The single-stemmed Tulip chair was Eero Saarinen's great contribution to 1950s home design. Aside from looking very "space age," the chair opened up vast amounts of legroom underneath the kitchen table. Enter Veuve Clicquot's foray into leg-reducing chairs, the Veuve Clicquot Loveseat: two very pink opposite-facing chairs fused together by a Champagne bucket on a single metal post. Aside from the nod to Saarinen's Tulip, we have no idea what designer Karim Rashid was going for with this entrée into Champagne-themed furniture. We can, however, speculate: Pepto-Bismol colored Tilt-a-Whirl? Judy Jetson's school cafeteria? You, too, can speculate by visiting the Conran Shop, where the Loveseat sells for $10,000. As they say, love ain't cheap. Ten grand is the equivalent of nearly 167 bottles of Veuve Clicquot Brut Rosé Champagne at its 2006 release price of $60. We know which we'd rather spend our money on.

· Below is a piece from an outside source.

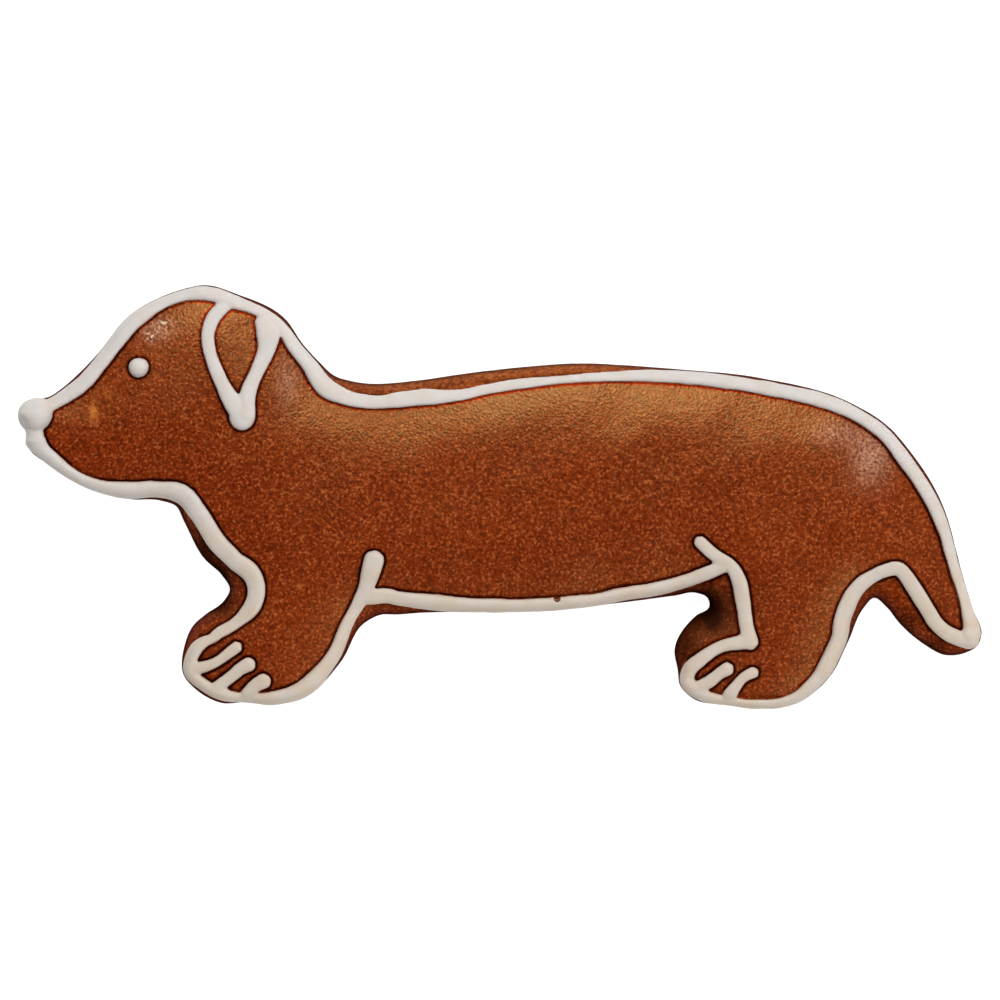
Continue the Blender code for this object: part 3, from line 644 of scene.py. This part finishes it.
def roundDrop(x, y, radius, height):
    # rings of a low dome: reach = cos(t)^p and crown = c + (1 - c) sin(t), over a foot on the crust
    turn = np.arange(dropShape["around"]) * 2 * np.pi / dropShape["around"]
    centre = np.array([[x, y, topHeight(np.array([[x, y]]))[0]]])
    up = leanOf(centre)
    rise = np.linspace(0, np.pi / 2, dropShape["rings"])[:-1]
    reach = np.concatenate([dropShape["footReach"], np.cos(rise) ** dropShape["reachPower"]])
    dome = dropShape["leastCrown"] + (1 - dropShape["leastCrown"]) * np.sin(rise)
    crown = np.concatenate([np.zeros(len(dropShape["footReach"])), dome])
    wave = 1 + sum(share * np.sin(count * turn + start) for count, start, share in dropShape["lobes"])
    outline = radius * np.column_stack([wave * np.cos(turn), wave * np.sin(turn)])
    rows = []
    for k in range(len(reach)):
        base = (x, y) + reach[k] * outline
        base = np.column_stack([base, topHeight(base)])
        direction = np.tile(up, (len(base), 1))
        rows.append(base + (bedded(base, direction) + crown[k] * height)[:, None] * direction)
    foot = centre + bedded(centre, up)[:, None] * up
    points = np.concatenate(rows + [foot + height * up, foot])
    around = dropShape["around"]
    quads = stripFaces(len(reach), around)
    i = np.arange(around)
    j = (i + 1) % around
    top, bottom = np.full(around, len(points) - 2), np.full(around, len(points) - 1)
    last = (len(reach) - 1) * around
    caps = np.concatenate([np.stack([last + i, top, last + j], axis=1), np.stack([i, j, bottom], axis=1)])
    return outward(points, np.concatenate([halves(quads), caps]))


def fused(shells):
    # voxel remesh of all shells together, then rounds of edge averaging that swell back as they shrink
    points = np.concatenate([shell[0] for shell in shells])
    starts = np.cumsum([0] + [len(shell[0]) for shell in shells[:-1]])
    faces = np.concatenate([shell[1] + start for shell, start in zip(shells, starts)])
    mesh = bpy.data.meshes.new("rough icing")
    mesh.from_pydata(points.tolist(), [], faces.tolist())
    rough = bpy.data.objects.new("rough icing", mesh)
    bpy.context.scene.collection.objects.link(rough)
    remesh = rough.modifiers.new("voxels", "REMESH")
    remesh.mode = "VOXEL"
    remesh.voxel_size = piped["voxel"]
    done = rough.evaluated_get(bpy.context.evaluated_depsgraph_get()).data
    count = len(done.vertices)
    points = np.empty(count * 3, np.float32)
    done.vertices.foreach_get("co", points)
    points = points.reshape(-1, 3).astype(float)
    quads = np.empty(len(done.loops), np.int32)
    done.loops.foreach_get("vertex_index", quads)
    quads = quads.reshape(-1, 4)
    edges = np.empty(len(done.edges) * 2, np.int32)
    done.edges.foreach_get("vertices", edges)
    edges = edges.reshape(-1, 2)
    bpy.data.objects.remove(rough, do_unlink=True)
    degree = np.bincount(edges.ravel(), minlength=count)[:, None]
    for k in range(2 * piped["smoothRounds"]):
        total = np.zeros_like(points)
        np.add.at(total, edges[:, 0], points[edges[:, 1]])
        np.add.at(total, edges[:, 1], points[edges[:, 0]])
        share = piped["shrink"] if k % 2 == 0 else piped["swellBack"]
        points += share * (total / degree - points)
    return points, quads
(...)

• If you love the wines of Burgundy, you're probably also a fan of camembert, the cheese with the signature stink. But it looks like camembert may soon lose its character, we're sorry to say. According to reports in the French media, Claude Granjon, the deputy director of a cheese-making cooperative in d'Isigny-Sainte-Mère, Normandy, said the co-op intends to ditch age-old cheesemaking traditions and will begin to use modern microfilters to remove bacteria from the cheese. The decision, he said, comes on the heels of several recent food scares and a growing public perception that the microbes in camembert, which also give it that signature stinky-feet "aroma," may be harmful to your health. Along with losing the smell, Granjon said the decision will likely lead to the Appellations d'Origine Controlée revoking use of the name d'Isigny-Sainte-Mère on the cheese labels.

 
Oops is also the word you utter when you have one glass too many.
• Oops, he did it again. There are those people who see a mistake as something shameful, to be aborted, covered up and forgotten. And then there's Norman Schwartz, who turned a 150-year mistake into a marketing opportunity. Schwartz, one of the key players behind Yellow Tail's enormous popularity in the United States, has begun to introduce a series of Chilean Carmenère and Carmenère-based blends under the label (oops). The name is a nod to the fact that, from 1850 to the mid 1990s, Chilean vintners mistook Carmenère grapes for Merlot, and labeled their wines as such. Accentuating the positive, Schwartz's partner Terry Wheatley asserted, "Carmenère should be to Chile what Shiraz is to Australia--a signature grape that gets the right notoriety for the right reasons." With that in mind, Unfiltered wonders what sort of silk purse the (oops) team could have spun from Britney Spears' recent head-shaving antics.